Take every line that has the string "joints" and copy it out.
— Start of Data excerpt —
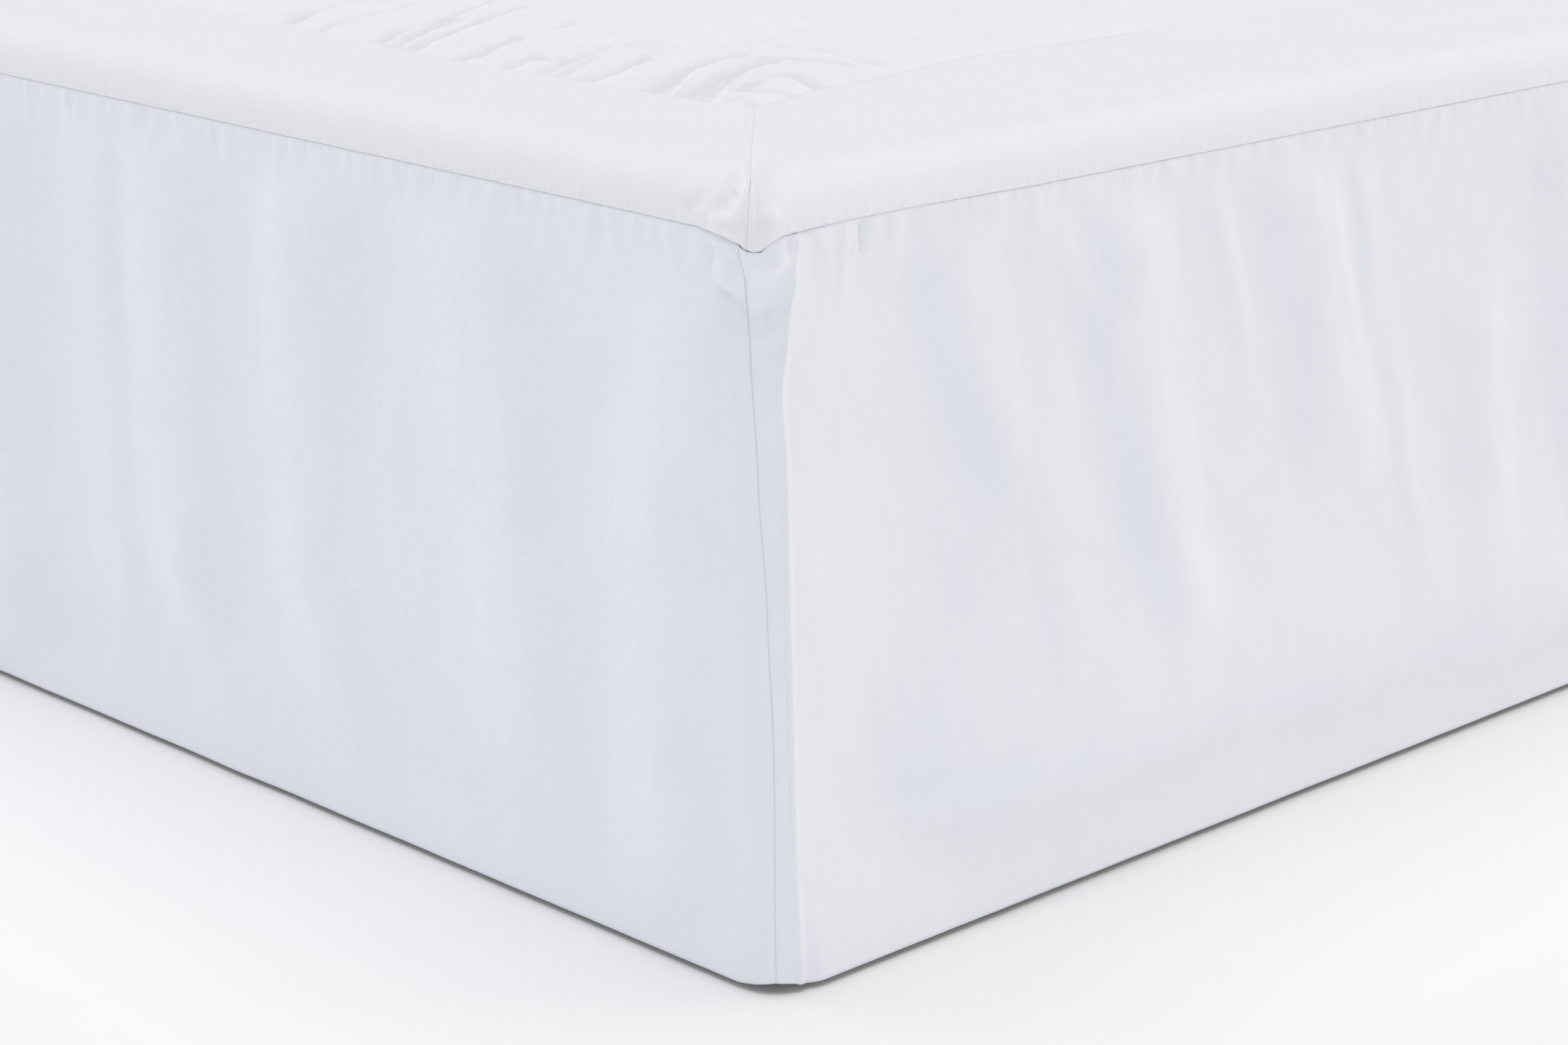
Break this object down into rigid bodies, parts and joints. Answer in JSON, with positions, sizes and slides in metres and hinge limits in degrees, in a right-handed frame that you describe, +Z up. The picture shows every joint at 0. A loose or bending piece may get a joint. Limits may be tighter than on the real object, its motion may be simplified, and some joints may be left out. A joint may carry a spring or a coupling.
{
  "type": "tailored bed skirt on a queen box spring with its frame",
  "caption": "White tailored bed skirt with flat drops on three sides, fitted over a box spring with a mitred border band and a crinkled deck.",
  "frame": {"origin": "middle of the bed's footprint, on the floor", "axes": "+Z up, +Y towards the head of the bed, +X to the right side seen from the foot"},
  "size_m": [1.5674, 2.0414, 0.3879],
  "materials": {
    "deck_cotton": "thin crinkled white cotton",
    "border_cotton": "smooth white cotton, plain weave",
    "drop_cotton": "smooth white cotton, plain weave",
    "ticking": "plain woven ticking",
    "frame_steel": "matte powder coat",
    "pad_rubber": "matte"
  },
  "bodies": {
    "root": {"deck_panel": "deck_cotton", "border_foot": "border_cotton", "border_left": "border_cotton", "border_right": "border_cotton", "drop_foot": "drop_cotton", "drop_left": "drop_cotton", "drop_right": "drop_cotton", "box_spring": "ticking", "rail_left": "frame_steel", "rail_right": "frame_steel", "rail_foot": "frame_steel", "rail_middle": "frame_steel", "rail_head": "frame_steel", "leg_foot_left": "frame_steel", "leg_foot_right": "frame_steel", "leg_middle_left": "frame_steel", "leg_middle_right": "frame_steel", "leg_head_left": "frame_steel", "leg_head_right": "frame_steel", "pad_foot_left": "pad_rubber", "pad_foot_right": "pad_rubber", "pad_middle_left": "pad_rubber", "pad_middle_right": "pad_rubber", "pad_head_left": "pad_rubber", "pad_head_right": "pad_rubber"}
  },
  "joints": []
}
— End of Data excerpt —
Written reply
Break this object down into rigid bodies, parts and joints. Answer in JSON, with positions, sizes and slides in metres and hinge limits in degrees, in a right-handed frame that you describe, +Z up. The picture shows every joint at 0. A loose or bending piece may get a joint. Limits may be tighter than on the real object, its motion may be simplified, and some joints may be left out. A joint may carry a spring or a coupling.
  "joints": []